> [Job]: The listing below should be written out exactly; please include all of it.

>> START Dataset excerpt

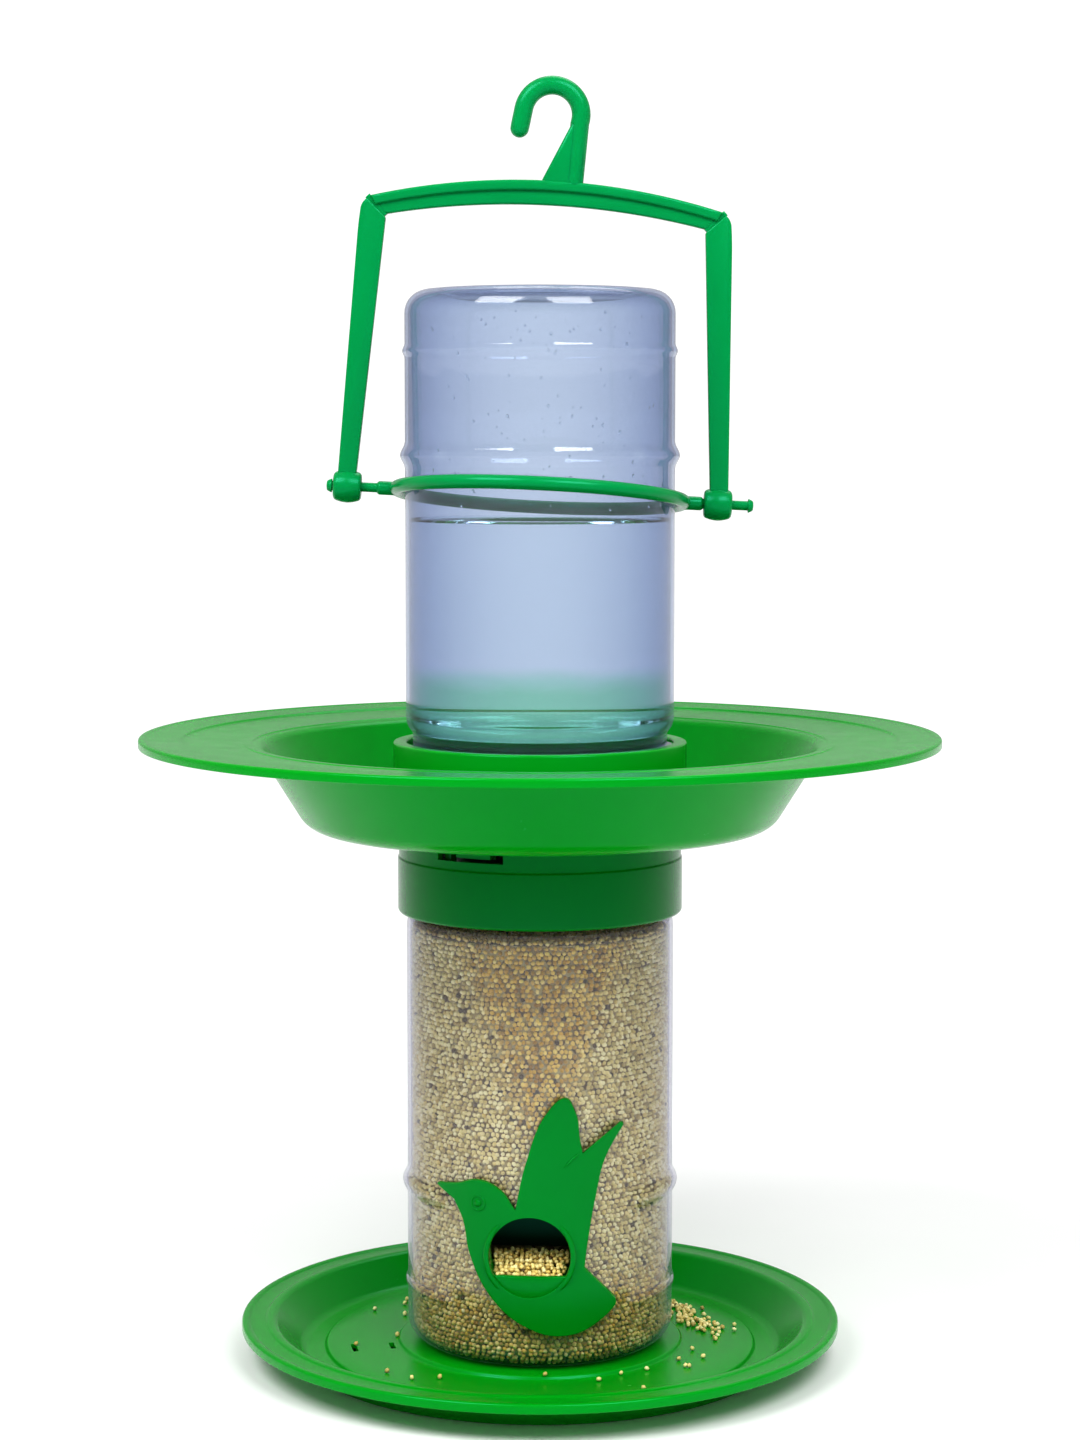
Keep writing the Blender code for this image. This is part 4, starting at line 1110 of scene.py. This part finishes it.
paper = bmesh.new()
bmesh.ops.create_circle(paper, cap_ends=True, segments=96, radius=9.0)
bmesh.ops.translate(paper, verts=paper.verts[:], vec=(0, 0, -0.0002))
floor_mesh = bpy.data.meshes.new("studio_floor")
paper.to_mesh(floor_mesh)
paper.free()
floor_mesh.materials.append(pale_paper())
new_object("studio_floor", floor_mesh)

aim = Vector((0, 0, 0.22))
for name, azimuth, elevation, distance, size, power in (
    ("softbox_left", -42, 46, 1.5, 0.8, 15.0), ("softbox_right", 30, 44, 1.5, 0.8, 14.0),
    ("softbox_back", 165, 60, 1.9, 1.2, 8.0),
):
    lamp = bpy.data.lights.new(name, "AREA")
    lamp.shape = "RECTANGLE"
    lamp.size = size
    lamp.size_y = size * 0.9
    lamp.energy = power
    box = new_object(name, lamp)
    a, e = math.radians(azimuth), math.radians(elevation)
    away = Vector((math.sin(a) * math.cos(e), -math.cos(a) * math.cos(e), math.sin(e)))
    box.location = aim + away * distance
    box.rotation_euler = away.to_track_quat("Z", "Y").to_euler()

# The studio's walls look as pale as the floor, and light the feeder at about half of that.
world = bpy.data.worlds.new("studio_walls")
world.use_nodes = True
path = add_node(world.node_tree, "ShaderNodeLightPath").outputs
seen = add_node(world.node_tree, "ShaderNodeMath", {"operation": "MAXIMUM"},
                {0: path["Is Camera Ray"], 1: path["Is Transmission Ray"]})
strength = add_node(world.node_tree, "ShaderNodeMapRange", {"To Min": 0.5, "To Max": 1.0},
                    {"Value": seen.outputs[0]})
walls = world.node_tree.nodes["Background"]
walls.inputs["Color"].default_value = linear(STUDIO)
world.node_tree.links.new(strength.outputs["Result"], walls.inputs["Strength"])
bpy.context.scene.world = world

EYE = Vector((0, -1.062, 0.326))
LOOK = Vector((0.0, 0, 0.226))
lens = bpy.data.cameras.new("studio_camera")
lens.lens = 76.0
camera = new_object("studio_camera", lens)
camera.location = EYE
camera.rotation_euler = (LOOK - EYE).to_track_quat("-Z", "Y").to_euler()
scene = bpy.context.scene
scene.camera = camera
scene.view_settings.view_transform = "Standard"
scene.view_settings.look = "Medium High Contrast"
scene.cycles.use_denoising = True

>> END Dataset excerpt

> [Task result]:
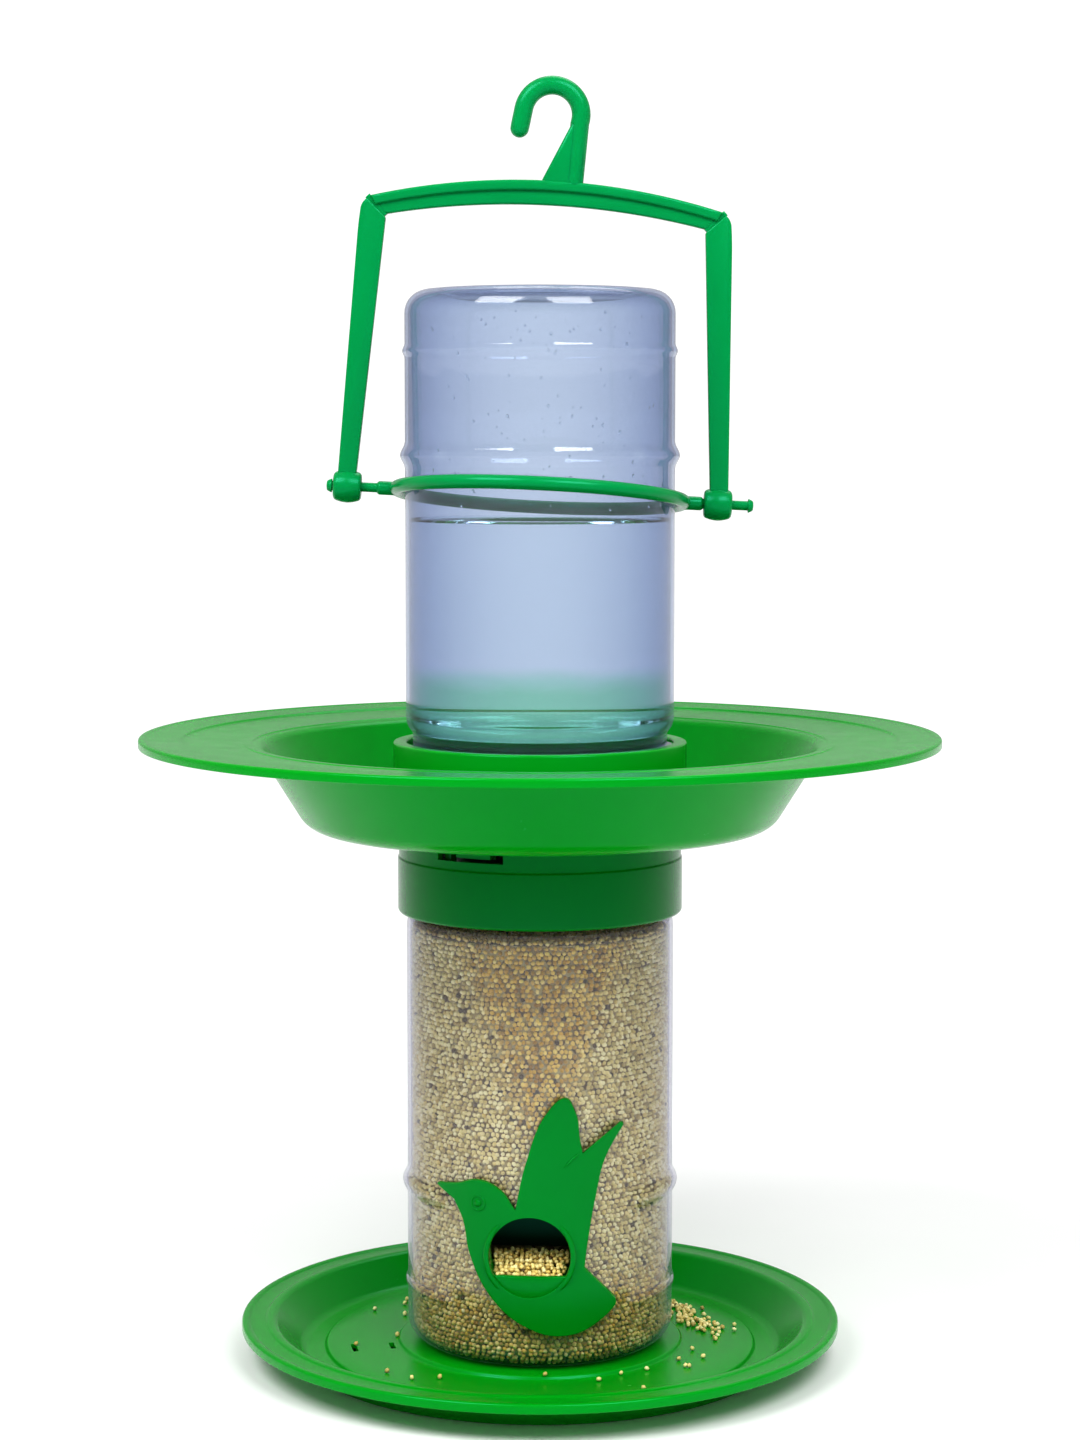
Keep writing the Blender code for this image. This is part 4, starting at line 1110 of scene.py. This part finishes it.
paper = bmesh.new()
bmesh.ops.create_circle(paper, cap_ends=True, segments=96, radius=9.0)
bmesh.ops.translate(paper, verts=paper.verts[:], vec=(0, 0, -0.0002))
floor_mesh = bpy.data.meshes.new("studio_floor")
paper.to_mesh(floor_mesh)
paper.free()
floor_mesh.materials.append(pale_paper())
new_object("studio_floor", floor_mesh)

aim = Vector((0, 0, 0.22))
for name, azimuth, elevation, distance, size, power in (
    ("softbox_left", -42, 46, 1.5, 0.8, 15.0), ("softbox_right", 30, 44, 1.5, 0.8, 14.0),
    ("softbox_back", 165, 60, 1.9, 1.2, 8.0),
):
    lamp = bpy.data.lights.new(name, "AREA")
    lamp.shape = "RECTANGLE"
    lamp.size = size
    lamp.size_y = size * 0.9
    lamp.energy = power
    box = new_object(name, lamp)
    a, e = math.radians(azimuth), math.radians(elevation)
    away = Vector((math.sin(a) * math.cos(e), -math.cos(a) * math.cos(e), math.sin(e)))
    box.location = aim + away * distance
    box.rotation_euler = away.to_track_quat("Z", "Y").to_euler()

# The studio's walls look as pale as the floor, and light the feeder at about half of that.
world = bpy.data.worlds.new("studio_walls")
world.use_nodes = True
path = add_node(world.node_tree, "ShaderNodeLightPath").outputs
seen = add_node(world.node_tree, "ShaderNodeMath", {"operation": "MAXIMUM"},
                {0: path["Is Camera Ray"], 1: path["Is Transmission Ray"]})
strength = add_node(world.node_tree, "ShaderNodeMapRange", {"To Min": 0.5, "To Max": 1.0},
                    {"Value": seen.outputs[0]})
walls = world.node_tree.nodes["Background"]
walls.inputs["Color"].default_value = linear(STUDIO)
world.node_tree.links.new(strength.outputs["Result"], walls.inputs["Strength"])
bpy.context.scene.world = world

EYE = Vector((0, -1.062, 0.326))
LOOK = Vector((0.0, 0, 0.226))
lens = bpy.data.cameras.new("studio_camera")
lens.lens = 76.0
camera = new_object("studio_camera", lens)
camera.location = EYE
camera.rotation_euler = (LOOK - EYE).to_track_quat("-Z", "Y").to_euler()
scene = bpy.context.scene
scene.camera = camera
scene.view_settings.view_transform = "Standard"
scene.view_settings.look = "Medium High Contrast"
scene.cycles.use_denoising = True